Abstract

On 1 February 2008, the range of extrajudicial disposal modalities in the Netherlands was expanded. On that date, the Public Prosecution Service (Settlement) Act (Wet OM-afdoening) entered into effect. The Public Prosecution Service (Settlement) Act comes down to an adjustment of the legal basis of the extrajudicial disposal of criminal cases. Whereas the legal structure of the still existing settlement penalty entails that – if the accused fulfills the settlement conditions – the Public Prosecution Service refrains from (further) prosecution, and the settlement penalty therefore serves to avoid (further) prosecution, the concept of the ‘punishment order’ introduced by the Public Prosecution Service (Settlement) Act is a form of actual prosecution. At the same time, the punishment order is a modality of sanctioning.

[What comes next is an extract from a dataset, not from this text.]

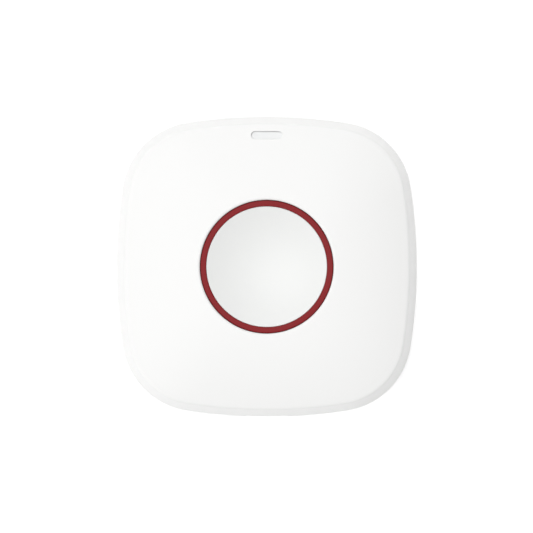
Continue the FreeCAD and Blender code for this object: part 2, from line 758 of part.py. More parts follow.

This means that unlike the settlement penalty, the punishment order entails a (positive) opinion on the accused guilt of an offense. Whereas the settlement penalty in the Criminal Code precedes the decision on (further) prosecution, the punishment order is the result of the decision to prosecute. In this state of affairs, unlike in the ‘classical’ system of the law of criminal procedure, the criminal court is in principle no longer involved in the case, unless the accused expresses his wish to have the case settled by the criminal court. This is a fundamental change in the Dutch law of criminal procedure which requires consideration in more detail. In this paper, attention is devoted to the historic backgrounds of the punishment order. Next, several main features of the Public Prosecution Service (Settlement) Act are analyzed and discussed.